There is often some confusion of the term "outcome" in the discussion of accreditation standards as compared to the discussion of certification standards in speech-language pathology and audiology.  Accreditation standards, overseen by ASHA's CAA, involve a focus on outcomes assessment.  Candidates for accreditation are expected to demonstrate that they effectively assess programmatic learning outcomes of students and graduates and that they use their assessments to shape program modifications.  By contrast, certification standards, overseen by ASHA's Council on Professional Standards in Speech-Language Pathology and Audiology, involve a focus on individual accomplishment.  Individuals who wish to be certified are expected to demonstrate specific knowledge and abilities.
Formative and Summative Outcomes

Summative outcome assessments are indices of the final product or the end result of an educational program.  They are used to characterize programs, college divisions, or even whole institutions.  By contrast, formative outcome assessments are those that may be used to shape the experiences and learning opportunities of the very students who are being assessed.  A balance between formative and summative assessments is essential to strategic, effective outcomes assessment practice.

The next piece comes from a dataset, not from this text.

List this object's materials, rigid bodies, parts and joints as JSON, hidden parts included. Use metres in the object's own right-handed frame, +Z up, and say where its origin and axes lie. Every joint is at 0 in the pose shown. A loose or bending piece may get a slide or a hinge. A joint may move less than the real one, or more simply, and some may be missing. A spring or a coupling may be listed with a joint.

Cognitive/Affective/Performative Outcomes

A basic taxonomy of different types of learning outcomes helps us to verify that we are addressing an appropriate blend of different type and areas of learning in our assessments.  Cognitive outcomes are those that relate to intellectual mastery, or mastery of knowledge in specific topic areas.  Performative outcomes relate to a students' accomplishment of behavioral tasks.  Affective outcomes relate to personal qualities and values that students ideally gain.

Assessing Your Own Assessment Practices

Appendix A is presented as a tool for directors and faculty members to evaluate their own assessment practices.  Nan Lund and I originally developed it for the ASHA CAA to help plan for site visitor training in light of new outcomes assessment foci in the accreditation standards that became effective in January of 1999.

Action Planning for Improved Outcomes Assessment

Appendix B is offered in an effort to stimulate specific actions for improved assessment practices among member programs.  Nan Lund and I have used and modified the content of both appendices over the past three years in our consultations with representatives from numerous programs in communication sciences and disorders, as well as with CAA board members and site visitors.


Hallowell, B. (1996). Innovative models of curriculum/instruction: Measuring educational outcomes.  In Council of Graduate Programs  in Communication Sciences and Disorders, Proceedings of the seventeenth annual conference on graduate education, 37-44.

Hallowell, B. & Lund, N. (1998).  Fostering program improvements through a focus on educational outcomes.  In Council of Graduate Programs in Communication Sciences and Disorders, Proceedings of the nineteenth annual conference on graduate education, 32-56.


Brooke Hallowell
Ohio University

Nan Lund
Buffalo State College




Brooke Hallowell
Ohio University

Nan Lund
Buffalo State College

Cognitive outcomes were defined as those relating to intellectual mastery, or mastery of knowledge in specific topic areas (e.g., ability to describe the basic anatomy of the human hearing mechanism).

Performance outcomes are defined as those relating to the functioning of a student, or of a program graduate, in a professional setting (e.g., ability to select appropriate formal assessment instruments for effective diagnostic problem solving for a variety of
 patient/client types.

Affective outcomes are defined as personal qualities and values that students ideally gain from their experiences during a particular educational and training program (e.g., demonstration of sensitivity to and appreciation of multicultural issues in a variety of contexts).